Sporting were now getting more players forward in their attacks, as Diaby, Phellype, Fernandes and Raphinha had license to express themselves. In the first half, a lack of bodies going forward had limited Sporting to hopeful long shots and attempts to play in the front three too early, which often left them caught offside.
By this stage, however, Sporting’s heads were down and they were struggling to match their opponents’ ability to charge up and down the field in transitional phases. There was no greater example of this than Benfica’s Pizzi.
As Gabriel picks out the run of Rafa into space down the left-hand side, notice the starting position of Pizzi on the opposite flank.
As Rafa succeeds in securing the ball and holding it up for support, Pizzi arrives (ahead of any Sporting midfielder) to receive Rafa’s pass before charging into the box to score Benfica’s fourth of the night.

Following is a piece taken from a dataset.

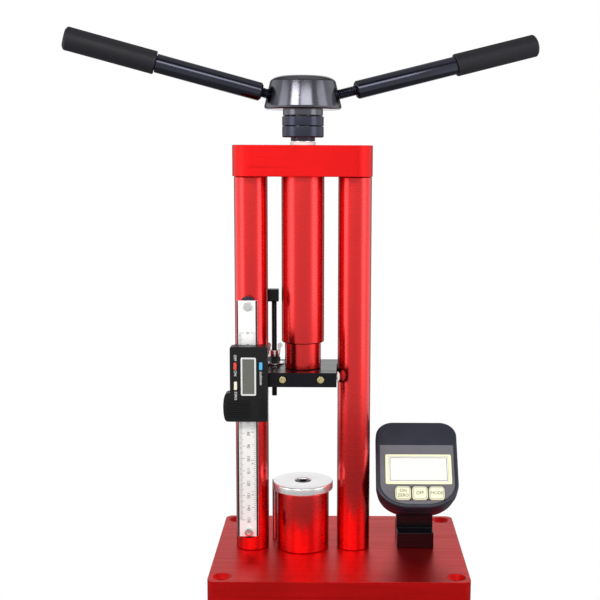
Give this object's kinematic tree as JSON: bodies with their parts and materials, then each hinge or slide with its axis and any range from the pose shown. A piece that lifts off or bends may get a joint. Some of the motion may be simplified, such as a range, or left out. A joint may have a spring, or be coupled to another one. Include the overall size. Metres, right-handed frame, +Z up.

Things would go from bad to worse for Sporting as Benfica substitute Chiquinho made it five in injury time following Idrissa Doumbia’s dismissal after picking up a second yellow card.
The game was won and lost long before that though, as Sporting failed to find solutions to the problems posed by their rivals. To put it simply, Sporting were asking too much of their central midfield pairing Doumbia and Wendel.
The pair were tasked with receiving the ball in central areas under heavy pressure as Sporting failed to explore alternative ways of playing the ball out. And as this analysis has shown, their teammates ahead of them did not provide adequate support in closing down the opposition, leaving them outnumbered and exposed in the centre of the park.
Benfica, on the other hand, showed that they had a clear tactical gameplan, and they executed it ruthlessly, showing impressive desire and fitness levels for what was their first competitive game of the season. If they can carry this form into their league campaign they will be confident of retaining the LigaNOS title.